Call mysql_library_init() (once, from main()). Read the docs about use in multithreaded environments to see why it's necessary.
Make a new MYSQL structure using mysql_init() in each thread. This has the side effect of calling mysql_thread_init() for you. mysql_real_connect() as usual inside each thread, with its thread-specific MYSQL struct.
If you're creating/destroying lots of threads, you'll want to use mysql_thread_end() at the end of each thread (and mysql_library_end() at the end of main()). It's good practice anyway.
Basically, don't share MYSQL structs or anything created specific to that struct (i.e. MYSQL_STMTs) and it'll work as you expect.

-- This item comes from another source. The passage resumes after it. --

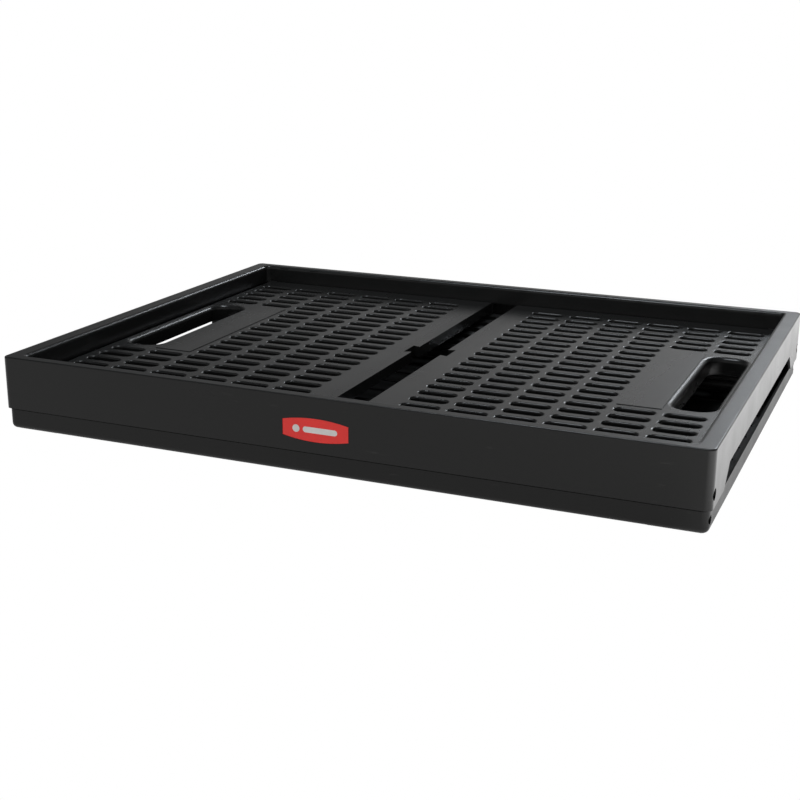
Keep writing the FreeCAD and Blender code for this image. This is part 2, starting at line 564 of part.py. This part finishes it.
def make_end_wall(label):
    """The right end wall, lying flat: a slotted panel with a grip hole and a latch notch."""
    body = new_body(label)
    plate = rectangle(sketch_on(body, "XY_Plane", PANEL_BOTTOM, "plate"),
                      ("middle_gap / 2", f"-{PANEL_HALF_WIDTH}"), (PANEL_EDGE_X, PANEL_HALF_WIDTH))
    extrude(body, "Pad", "plate", plate, "panel_thick")
    round_edges(body, "hinge_bar", "bar_round",
                lambda edge: at(edge.BoundBox.XMin, PANEL_EDGE_X) and edge.BoundBox.YLength > 1)
    pad_half_width = f"(({SLOT_ROWS} / 2 - {END_ROWS}) * row_pitch - pad_margin)"
    pad_area = rectangle(sketch_on(body, "XY_Plane", PANEL_TOP, "grip_pad"),
                         (f"{SHORT_START_X} - slot_round", f"-{pad_half_width}"),
                         (f"{HANDLE_START_X} - handle_round - pad_height", pad_half_width))
    extrude(body, "Pad", "grip_pad", pad_area, "pad_height")
    collar_area = rectangle(sketch_on(body, "XY_Plane", PANEL_BOTTOM, "collar"),
                            (f"{HANDLE_START_X} - collar_thick", "-handle_length / 2 - collar_thick"),
                            (f"{HANDLE_END_X} + collar_thick", "handle_length / 2 + collar_thick"))
    extrude(body, "Pad", "collar", collar_area, "collar_depth", backwards=True)
    hole = rectangle(sketch_on(body, "XY_Plane", PANEL_TOP, "handle"),
                     (HANDLE_START_X, "-handle_length / 2"), (HANDLE_END_X, "handle_length / 2"))
    extrude(body, "Pocket", "handle", hole, "panel_thick + collar_depth")
    round_edges(body, "handle_corners", "handle_radius",
                lambda edge: is_upright(edge) and at(abs(edge.BoundBox.YMin), "handle_length / 2"))
    round_edges(body, "collar_corners", "handle_radius + collar_thick",
                lambda edge: is_upright(edge) and at(edge.BoundBox.ZMax, PANEL_BOTTOM))
    round_edges(body, "handle_edge", "handle_round", is_handle_rim)
    edge = "middle_gap / 2"
    outside, inside = f"{edge} - notch_depth", f"{edge} + notch_depth"
    notch = polygon(sketch_on(body, "XY_Plane", PANEL_TOP, "notch"),
                    [(outside, "-notch_mouth / 2"), (edge, "-notch_mouth / 2"),
                     (inside, "-notch_width / 2"), (inside, "notch_width / 2"),
                     (edge, "notch_mouth / 2"), (outside, "notch_mouth / 2")])
    extrude(body, "Pocket", "notch", notch, "panel_thick")

    first_row = f"(-({SLOT_ROWS} - 1) / 2 * row_pitch)"
    full = cut_slot(body, "full", "slot_start", first_row)
    pattern(body, "slots", [full], "X_Axis", "column_pitch", FULL_COLUMNS,
            "Y_Axis", "row_pitch", SLOT_ROWS)
    back_row = f"({first_row} + ({SLOT_ROWS} - {END_ROWS}) * row_pitch)"
    for end, row in (("front", first_row), ("back", back_row)):
        short = cut_slot(body, end, SHORT_START_X, row)
        pattern(body, f"{end}_slots", [short], "X_Axis", "column_pitch", "short_columns",
                "Y_Axis", "row_pitch", END_ROWS)
    for side, start in (("front", f"-{PANEL_HALF_WIDTH} - trunnion_length"),
                        ("back", f"{PANEL_HALF_WIDTH} - trunnion_length")):
        round_bar(body, "Pad", f"{side}_trunnion", "Y", (PANEL_HINGE_X, start, PANEL_HINGE_Z),
                  "2 * trunnion_length", "trunnion_radius")
    round_edges(body, "slot_edges", "slot_round", is_slot_rim)
    return body


def cut_slot(body, name, x_start, y_middle):
    outline = stadium(sketch_on(body, "XY_Plane", PANEL_TOP, f"{name}_slot"), x_start, y_middle,
                      "slot_length", "slot_width")
    return extrude(body, "Pocket", f"{name}_slot", outline, "panel_thick")


def is_handle_rim(edge):
    """True for the upper edges of the grip hole."""
    box = edge.BoundBox
    return (lies_at_level(edge, PANEL_TOP) and box.XMin > value(HANDLE_START_X) - 0.01
            and box.XMax < value(HANDLE_END_X) + 0.01
            and max(-box.YMin, box.YMax) < value("handle_length") / 2 + 0.01)


def is_slot_rim(edge):
    """True for the upper edges of the slots: they are short and clear of the outline."""
    box = edge.BoundBox
    inside = box.XMin > value("slot_start") - 0.01 and box.XMax < value(HANDLE_END_X) + 0.01
    short = box.XLength < value("slot_length") and box.YLength < value("slot_width") + 0.01
    beyond_handle = max(box.YMin, -box.YMax) > value("handle_length") / 2
    return (lies_at_level(edge, PANEL_TOP) and inside and short
            and (box.XMax < value(SHORT_START_X) or beyond_handle))


# ---- assembly -------------------------------------------------------------------

def make_pieces():
    pieces = [make_base_tray(), make_top_frame(), make_badge()]
    lower = make_leaf("lower_wall_back", -1, False)
    place_leaf(lower, BASE_HINGE_Z, "-")
    upper = make_leaf("upper_wall_back", 1, True)
    place_leaf(upper, FRAME_HINGE_Z, "")
    right = make_end_wall("end_wall_right")
    pieces += [lower, upper, right]
    pieces.append(mirror_piece(lower, "lower_wall_front", FreeCAD.Vector(0, 1, 0)))
    pieces.append(mirror_piece(upper, "upper_wall_front", FreeCAD.Vector(0, 1, 0)))
    pieces.append(mirror_piece(right, "end_wall_left", FreeCAD.Vector(1, 0, 0)))

    middle_y = f"({HINGE_Y} - leaf_span * cos({LEAF_TILT}))"
    middle_z = f"(({BASE_HINGE_Z} + {FRAME_HINGE_Z}) / 2)"
    for side, sign in SIDES.items():
        pieces.append(make_rod(f"base_rod_{side}", f"{sign} * {HINGE_Y}", BASE_HINGE_Z,
                               f"{BASE_HALF_LENGTH} - base_wall - rod_end_gap"))
        pieces.append(make_rod(f"middle_rod_{side}", f"{sign} * {middle_y}", middle_z,
                               f"{LEAF_HALF_LENGTH} - rod_end_gap"))
        pieces.append(make_rod(f"frame_rod_{side}", f"{sign} * {HINGE_Y}", FRAME_HINGE_Z,
                               f"{HALF_LENGTH} - skirt_wall - rod_end_gap"))
    return pieces


def check_and_write(pieces):
    """Stop on any failed object, then write one STEP file for each piece."""
    doc.recompute()
    for item in doc.Objects:
        if "Invalid" in item.State or "Error" in item.State:
            raise RuntimeError(f"{item.Label} failed: {item.State}")
    for piece in pieces:
        if piece.Shape.isNull() or not piece.Shape.isValid() or len(piece.Shape.Solids) != 1:
            raise RuntimeError(f"{piece.Label} is not one sound solid")
    os.makedirs("parts", exist_ok=True)
    for piece in pieces:
        piece.Shape.exportStep(f"parts/{piece.Label}.step")
        print(f"{piece.Label}: {piece.Shape.Volume / 1000:.1f} cm3")


check_and_write(make_pieces())
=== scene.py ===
"""Looks of a black folding crate, folded flat, around its fixed CAD frame."""
import math

import bmesh
import bpy
from mathutils import Matrix, Quaternion, Vector


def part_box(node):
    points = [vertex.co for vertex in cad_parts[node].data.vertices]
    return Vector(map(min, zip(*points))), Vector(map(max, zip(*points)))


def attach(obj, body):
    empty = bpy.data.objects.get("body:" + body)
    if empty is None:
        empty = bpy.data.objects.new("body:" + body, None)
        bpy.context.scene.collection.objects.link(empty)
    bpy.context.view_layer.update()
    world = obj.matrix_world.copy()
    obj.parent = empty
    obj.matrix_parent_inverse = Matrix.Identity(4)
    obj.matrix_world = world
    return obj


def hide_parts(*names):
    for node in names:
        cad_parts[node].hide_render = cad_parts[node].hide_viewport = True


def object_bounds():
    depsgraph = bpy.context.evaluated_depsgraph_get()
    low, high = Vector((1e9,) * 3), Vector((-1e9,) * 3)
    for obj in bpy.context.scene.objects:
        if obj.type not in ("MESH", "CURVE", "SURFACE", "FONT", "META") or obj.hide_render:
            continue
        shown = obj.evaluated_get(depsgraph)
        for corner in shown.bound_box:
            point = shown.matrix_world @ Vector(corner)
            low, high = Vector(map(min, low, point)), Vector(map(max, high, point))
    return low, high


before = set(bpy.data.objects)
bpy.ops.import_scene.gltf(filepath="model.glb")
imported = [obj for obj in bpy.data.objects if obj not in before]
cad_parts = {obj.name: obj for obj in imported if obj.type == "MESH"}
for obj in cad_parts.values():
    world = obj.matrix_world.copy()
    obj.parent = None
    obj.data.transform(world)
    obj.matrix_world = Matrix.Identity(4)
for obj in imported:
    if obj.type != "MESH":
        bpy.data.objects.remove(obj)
cad_low, cad_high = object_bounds()
MM = 0.001


# ---- camera ---------------------------------------------------------------------
# A short telephoto lens looks down a little from the front and the right. It aims
# just left of the crate's middle and leans by a third of a degree.
AZIMUTH = math.radians(22.92)
ELEVATION = math.radians(16.89)
LEAN = math.radians(0.35)
DISTANCE = 1106.4 * MM
AIM_OFFSET = Vector((-26.0, 0, -2.8)) * MM
SENSOR_WIDTH = 36
FOCAL_LENGTH = 60.32

camera_data = bpy.data.cameras.new("camera")
camera_data.sensor_width = SENSOR_WIDTH
camera_data.lens = FOCAL_LENGTH
camera = bpy.data.objects.new("camera", camera_data)
bpy.context.collection.objects.link(camera)
bpy.context.scene.camera = camera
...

This seems like less work than making a connection pool to me.
You could create a connection pool. Each thread that needs a connection could request a free one from the pool. If there's no connection available then you either block, or grow the pool by adding a new connection to it.
There's an article here describing the pro's and cons of a connection pool (though it is java based)
Edit: Here's a SO question / answer about connection pools in C
Edit2: Here's a link to a sample Connection Pool for MySQL written in C++. (you should probably ignore the goto statements when you implement your own.)
Seems clear to me from the mySQL Docs that any specific MYSQL structure can be used in a thread without difficulty - using the same MYSQL structure in different threads simultaneously is clearly going to give you extremely unpredictable results as state is stored within the MYSQL connection.
Thus either create a connection per thread or used a pool of connections as suggested above and protect access to that pool (i.e. reserving or releasing a connection) using some kind of Mutex.
MySQL Threaded Clients in C
It states that mysql_real_connect() is not thread safe by default. The client library needs to be compiled for threaded access.